La calentería

Un aparcamiento reservado a los artistas de hacer ruedas, crujientes y pasaditas a gusto del cliente, es un reconocimiento social digno

Iván Casero

Ingeniero de Montes.

Aparcamiento reservado para una churrería.
Aparcamiento reservado para una churrería.

"Hechos por una gitana, de bonita cara y corazón llamada Rocío, me daba los restos de fritura, que más que agradecido relamía en mi boca". La necesidad imperiosa de un buen hombre de comunicar y enseñarme el lugar físico en Ciudad Jardín, junto a la Gran Plaza de Sevilla, donde se encontraba, accesible a través de una pequeña y estrecha entrada, la Calentería. 

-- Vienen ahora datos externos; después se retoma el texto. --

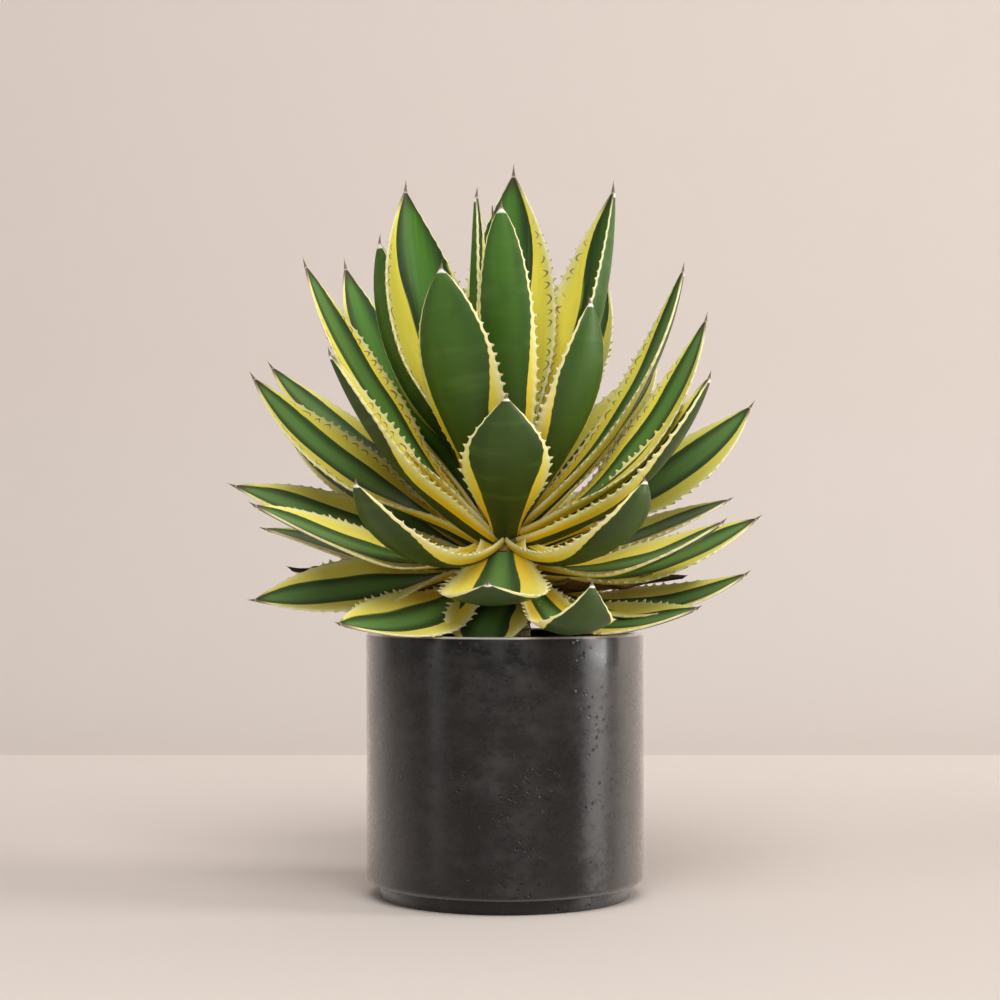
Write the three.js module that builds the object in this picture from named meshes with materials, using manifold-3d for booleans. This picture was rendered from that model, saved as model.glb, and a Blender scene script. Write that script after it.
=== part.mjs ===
// Potted variegated century plant: a rosette of toothed, striped leaves on a
// short stem, growing in potting mix that fills a plain cylindrical glazed pot.
// Millimetres, +Z up. The origin is the centre of the pot's flat underside,
// and -Y is the front. Every leaf is a solid of its own.
import * as THREE from "three";
import { mergeVertices } from "three/addons/utils/BufferGeometryUtils.js";
import Module from "manifold-3d";

const wasm = await Module();
wasm.setup();

// Pot: driving dimensions.
const POT_DIAMETER = 150;
const POT_HEIGHT = 142;
const POT_WALL = 5;
const POT_BASE = 9;
const FOOT_DIAMETER = 136;
const FOOT_HEIGHT = 7.5;
const RIM_ROUND = 1.6;
const EDGE_ROUND = 4;
const POT_SIDES = 44;

// Potting mix and stem.
const CLEARANCE = 0.3;
const MIX_BELOW_RIM = 13;
const MIX_DOME = 3;
const STEM_DEPTH_IN_MIX = 22;
const STEM_RADIUS = 14;
const STEM_SIDES = 16;
const CROWN_HEIGHT = 208;
const CROWN_RADIUS = 5;
const CROWN_TAPER = 34;
const BUD_TIP = [-7, 2, 374];
const BUD_RADIUS = 8;
const BUD_SIDES = 12;
const ROOT_DEPTH_IN_STEM = 3;

// Leaves: sizes shared by all of them.
const NECK_HALF_WIDTH = 6.5;
const WIDEST_AT = 0.52;
const BLADE_END = 0.965;
const SLENDER_TIP = { fullness: 1.8, sharpness: 1.15 };
const BLUNT_TIP = { fullness: 3, sharpness: 0.6 };
const TIP_BLUNTNESS = 0.3;
const SPINE_HALF_WIDTH = 0.9;
const BASE_THICKNESS = 4.6;
const MIDDLE_THICKNESS = 3.2;
const TIP_THICKNESS = 1.5;
const MARGIN_THICKNESS = 1.0;
const BASE_CUP = 48;
const HANDLE = 0.36;
const LEAF_GAP = 0.45;
const SLIVER = 0.03;
const STATIONS = [0, 0.08, 0.2, 0.33, 0.46, 0.59, 0.72, 0.84, 0.92, BLADE_END];
const RIB_ROWS = [-0.55, 0, 0.55];

// Teeth along both margins.
const TOOTH_PITCH = 31;
const TOOTH_LENGTH = 2.8;
const TOOTH_HALF_BASE = 1.4;
const FIRST_TOOTH_AT = 0.2;
const LAST_TOOTH_AT = 0.9;
const FEWEST_TEETH = 3;

// Leaves from the innermost to the outermost. tip is where the terminal spine
// ends and root the height at which the leaf leaves the stem. launch and finish
// are the climb of the midrib in degrees at the stem and at the tip, roll turns
// the upper face about the midrib and cup is how far the margins curl up. neck is
// the half width at the stem, full is how blunt the tip is from 0 to 1, turn moves
// the root round the stem, and start and end are the lengths of the curve's handles.
const LEAVES = [
  { tip: [-15, 4, 385], root: 204, width: 26, launch: 76, finish: 92, roll: 0, cup: 60, turn: 15 },
  { tip: [5, 45, 405], root: 203, width: 54, launch: 80, finish: 88, roll: 0, cup: 38 },
  {
    tip: [-2, -16, 375], root: 203, width: 30, launch: 80, finish: 94, roll: 0, cup: 30,
    full: 0.7, turn: 35,
  },
  { tip: [60, 20, 391], root: 202, width: 60, launch: 62, finish: 86, roll: 8, cup: 66 },
  { tip: [-55, 28, 393], root: 202, width: 60, launch: 66, finish: 92, roll: -24, cup: 34 },
  { tip: [-33, -42, 338], root: 199, width: 48, launch: 66, finish: 94, roll: 8, cup: 34, full: 0.55 },
  { tip: [-71, 56, 368], root: 198, width: 38, launch: 64, finish: 92, roll: 80, cup: 26, full: 0.6 },
  { tip: [43, -52, 318], root: 200, width: 34, launch: 46, finish: 104, roll: 0, cup: 34, full: 0.5 },
  { tip: [-94, 86, 358], root: 195, width: 46, launch: 54, finish: 76, roll: -6, cup: 30 },
  { tip: [100, 30, 348], root: 198, width: 38, launch: 38, finish: 78, roll: 0, cup: 30, full: 0.4 },
  { tip: [60, 92, 352], root: 198, width: 46, launch: 60, finish: 72, roll: 0, cup: 30 },
  { tip: [-110, 0, 346], root: 195, width: 46, launch: 43, finish: 68, roll: -24, cup: 16 },
  {
    tip: [0.5, -64, 267], root: 195, width: 47, launch: 32, finish: 84, roll: 0, cup: 34,
    neck: 8.5, full: 0.2,
  },
  { tip: [109, -10, 315], root: 195, width: 46, launch: 20, finish: 74, roll: 26, cup: 16 },
  { tip: [-8, 116, 336], root: 194, width: 46, launch: 52, finish: 68, roll: 0, cup: 30 },
  { tip: [-92, -50, 292], root: 192, width: 38, launch: 27, finish: 66, roll: -30, cup: 50, full: 0.5 },
  { tip: [108, -38, 281], root: 191, width: 38, launch: 11, finish: 72, roll: 26, cup: 50, full: 0.5 },
  { tip: [-139, 85, 298], root: 190, width: 46, launch: 34, finish: 46, roll: -10, cup: 16 },
  { tip: [92, 102, 305], root: 190, width: 46, launch: 42, finish: 52, roll: 0, cup: 28 },
  { tip: [-139, 0, 284], root: 188, width: 48, launch: 28, finish: 54, roll: -30, cup: 16 },
  { tip: [35, 138, 290], root: 185, width: 46, launch: 34, finish: 50, roll: 0, cup: 28 },
  { tip: [139, 25, 270], root: 187, width: 46, launch: 21, finish: 50, roll: 32, cup: 14 },
  { tip: [-66, 128, 284], root: 184, width: 46, launch: 32, finish: 46, roll: 0, cup: 28 },
  {
    tip: [-75, -85, 223], root: 191, width: 42, launch: -34, finish: 84, roll: -12, cup: 40,
    neck: 8, full: 0.55,
  },
  {
    tip: [69, -85, 224], root: 191, width: 42, launch: -34, finish: 104, roll: 12, cup: 40,
    neck: 8, full: 0.55,
  },
  { tip: [-124, 78, 250], root: 180, width: 44, launch: 20, finish: 34, roll: -14, cup: 28 },
  { tip: [118, 84, 250], root: 183, width: 44, launch: 20, finish: 34, roll: 0, cup: 28 },
  { tip: [-6, 160, 256], root: 178, width: 46, launch: 20, finish: 34, roll: 0, cup: 28 },
  { tip: [-151, 0, 223], root: 182, width: 52, launch: 7, finish: 16, roll: -26, cup: 16 },
  { tip: [140, 0, 206], root: 173, width: 44, launch: -10, finish: 30, roll: 24, cup: 16 },
  { tip: [-131, -70, 211], root: 183, width: 52, launch: -12, finish: 22, roll: -24, cup: 16 },
  { tip: [114, -60, 203], root: 180, width: 46, launch: -12, finish: 34, roll: 20, cup: 18 },
  { tip: [130, 48, 217], root: 179, width: 44, launch: 5, finish: 20, roll: 8, cup: 16 },
  { tip: [70, 135, 232], root: 173, width: 46, launch: 12, finish: 22, roll: 0, cup: 26 },
  { tip: [-70, 138, 226], root: 172, width: 46, launch: 12, finish: 20, roll: 0, cup: 26 },
  { tip: [-140, 52, 200], root: 173, width: 44, launch: -4, finish: 8, roll: -10, cup: 16 },
  { tip: [-9, -92, 172], root: 189, width: 54, launch: -44, finish: 56, roll: 0, cup: 16, neck: 13 },
  {
    tip: [43, -92, 172], root: 180, width: 42, launch: -35, finish: 86, roll: 0, cup: 22,
    neck: 8, full: 0.1, start: 0.85, end: 0.38,
  },
  { tip: [22, 150, 206], root: 167, width: 46, launch: 6, finish: 10, roll: 0, cup: 24 },
  { tip: [130, -30, 176], root: 171, width: 44, launch: -30, finish: 32, roll: 20, cup: 16, neck: 7 },
  { tip: [-137, -25, 160], root: 177, width: 50, launch: -10, finish: -4, roll: -32, cup: 16 },
  { tip: [101, -62, 158], root: 167, width: 44, launch: -38, finish: 20, roll: 20, cup: 16, neck: 7 },
  { tip: [-86, -83, 150], root: 178, width: 50, launch: -44, finish: 8, roll: -22, cup: 16, neck: 8 },
  { tip: [108, 92, 178], root: 161, width: 44, launch: -6, finish: -4, roll: 0, cup: 24 },
  { tip: [-86, 112, 172], root: 161, width: 44, launch: -8, finish: -6, roll: 0, cup: 24 },
  { tip: [22, 118, 149], root: 155, width: 44, launch: -6, finish: -4, roll: 0, cup: 24 },
  {
    tip: [-12, -57, 134], root: 171, width: 46, launch: -56, finish: -84, roll: 0, cup: 18,
    neck: 11, full: 1, turn: 10,
  },
  { tip: [80, 62, 156], root: 152, width: 38, launch: -4, finish: 0, roll: 0, cup: 24 },
  { tip: [-84, 46, 154], root: 153, width: 38, launch: -4, finish: -4, roll: 0, cup: 24 },
  { tip: [-36, 88, 152], root: 150, width: 38, launch: -2, finish: 0, roll: 0, cup: 24 },
  { tip: [99, -6, 173], root: 168, width: 18, launch: -4, finish: 6, roll: 15, cup: 50, dry: true },
  { tip: [-120, 10, 178], root: 163, width: 20, launch: 2, finish: 20, roll: -30, cup: 50, dry: true },
];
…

Recuerdo en mi primer MBA para ejecutivos, apuesta decidida de mi primera empresa donde trabajé, en Madrid —aquí en Andalucía todavía no había con prestigio—, mi sorpresa matinal, antes de las doce horas lectivas ininterrumpidas, en el bar más cercano, la presentación de unos grandes calentitos encima del mostrador. "Buenos días, ¡qué bueno, tiene calentitos!", exclamé. "¿Cómo?", respondió el señor de la barra. "Sí", señalando con la mirada y el dedo, a la montaña de calentitos. "No, señor, eso son porras", contestó seco y con poca empatía. "Bueno, póngame usted unas porras". La nomenclatura de mis calentitos no era bien entendida, y mis ganas todas. "Cójalas usted", me emplazó. "¿Están frías? ¿Desde cuándo están hechas?", me salió de mis adentros. "Las han dejado aquí, en moto, a las 6:30". Fue la decepción total informativa de mi gran ilusión matinal. "Eso frío no hay quien se lo coma". Aquí acabó mi incursión de calentitos en Madrid. 

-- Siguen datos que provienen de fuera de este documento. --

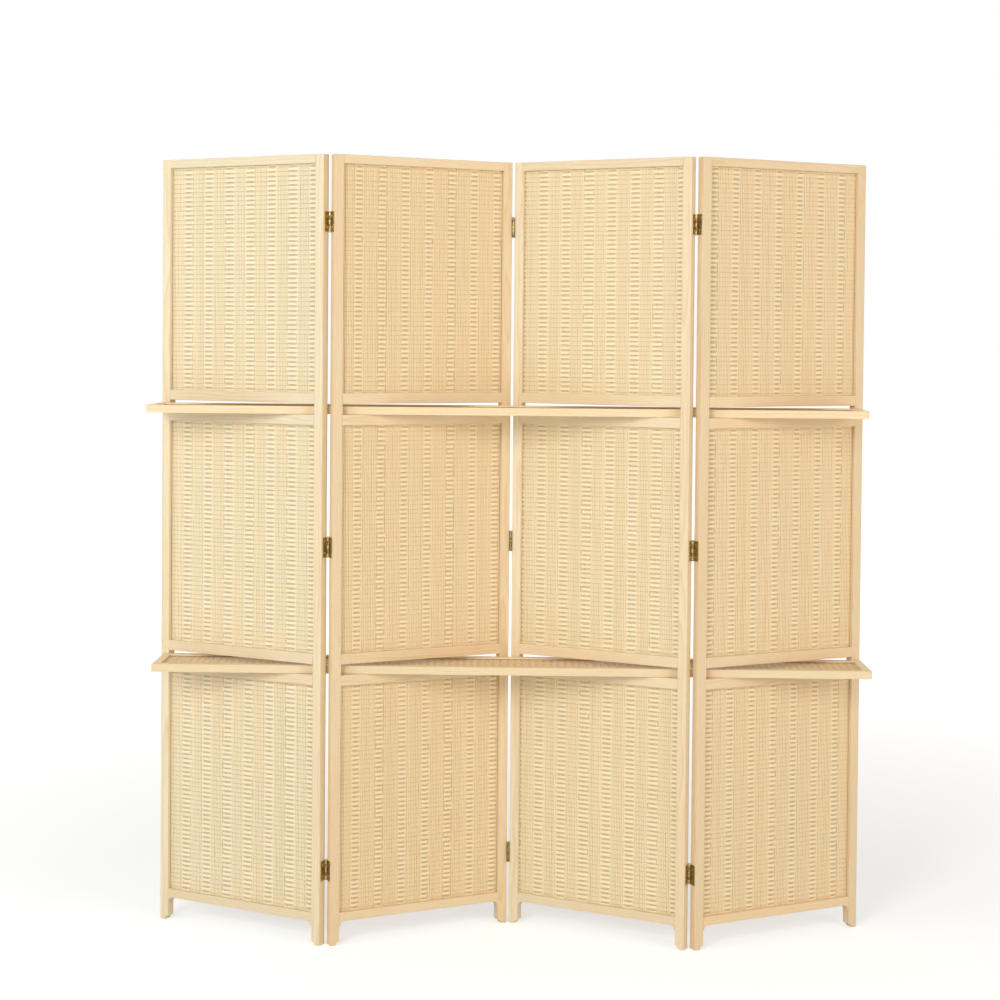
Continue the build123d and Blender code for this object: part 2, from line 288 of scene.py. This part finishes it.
def pineMaterial(name, centre, direction, chance):
    # the grain is centred on the piece, and its Z is turned along the piece
    material, tree, shader = newMaterial(name, pine["pale"])
    where = addNode(tree, "ShaderNodeTexCoord").outputs["Object"]
    turn = Vector(direction).to_track_quat("Z", "Y").to_euler()
    board = addNode(tree, "ShaderNodeMapping", {
        "Vector": where, "Location": centre, "Rotation": turn}, vector_type="TEXTURE").outputs[0]
    angle, far = chance.uniform(0, tau), chance.uniform(*pine["pithDistance"])
    tone = 1 + chance.normal(0, pine["toneSpread"])
    warm = 1 + chance.normal(0, pine["toneSpread"] / 2)
    # each piece takes its panel's tint, with the painted shade or painted light of that panel's side
    toneAndShade = next(toneAndShade for start, toneAndShade in pine["toneAndShade"].items() if name.startswith(start))
    shade = np.array([tone, tone * warm, tone * warm * warm]) * toneAndShade
    grain = useGroup(tree, grainGroup, {
        "Vector": board,
        "Seed": chance.uniform(0, 40),
        "Pith": (far * math.cos(angle), far * math.sin(angle), 0),
        "Ring Spacing": pine["ringSpacing"] * chance.uniform(*pine["ringScatter"]),
        "Pale": rgba(np.minimum(pine["pale"] * shade, 0.98)),
        "Late": rgba(pine["late"] * shade),
        "Flush": rgba(np.minimum(pine["flush"] * shade, 0.98)),
    })
    edge = useGroup(tree, edgeGroup, {
        "Radius": pine["edgeRadius"], "Sharpness": pine["edgeSharpness"]})
    # the rounded edges are mixed towards a paler colour: partly wear, partly painted highlight along the
    # edges
    share = maths(tree, "MULTIPLY", edge["Mask"], pine["wearAndHighlightShare"])
    colour = mixColour(tree, share, grain["Color"], rgba(pine["wornEdgeAndHighlight"]))
    tree.links.new(colour, shader.inputs["Base Color"])
    tree.links.new(grain["Roughness"], shader.inputs["Roughness"])
    bump = addNode(tree, "ShaderNodeBump", {
        "Height": grain["Height"],
        "Normal": edge["Normal"],
        "Strength": pine["bump"],
        "Distance": pine["bumpDepth"],
    })
    tree.links.new(bump.outputs[0], shader.inputs["Normal"])
    shader.inputs["Specular IOR Level"].default_value = pine["shine"]
    return material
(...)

"¿Tiene usted tostadas?", opté a continuación. "Sí, claro", me respondió con cierto tono de queja. "Pues póngame unas tostadas y una leche con cacao", le emplacé. Y escuchando el calentamiento de la leche con el vapor de agua de la cafetera para el chocolate soluble —paradoja de un fruto totalmente insoluble que bien conoce ancestralmente Guillermo Xiu— veo que lanza dos rodajas de pan de molde a la gran plancha —sí, donde se hacen las carnes—, colocándole encima de cada una su plancha de hierro, de las que tenía mi abuela para quitar las arrugas de la ropa. Inmediatamente, exclamé: "Oiga, ¿usted no pretenderá que yo me coma eso?". En mi cara no cabría más asombro. El señor del bar, mal encarado, me recriminó mi actitud —su desconocimiento en desayunos era importante y su falta de voluntad de aprender total— y al final sólo me llevé puesto el chocolate, a palo seco.

Calentitos, tejeringos, churros, porras recién hechas y tostadas, incluso rebanadas de pan frito, es deleite de niños y no tan niños como mi amigo Antonio, aquí y en cualquier lugar del mundo.

Un aparcamiento reservado a los artistas de hacer ruedas, crujientes y pasaditas a gusto del cliente, siempre consumo con moderación, es un reconocimiento social digno y cunda el ejemplo ante Ayuntamientos para llevarlo a cabo.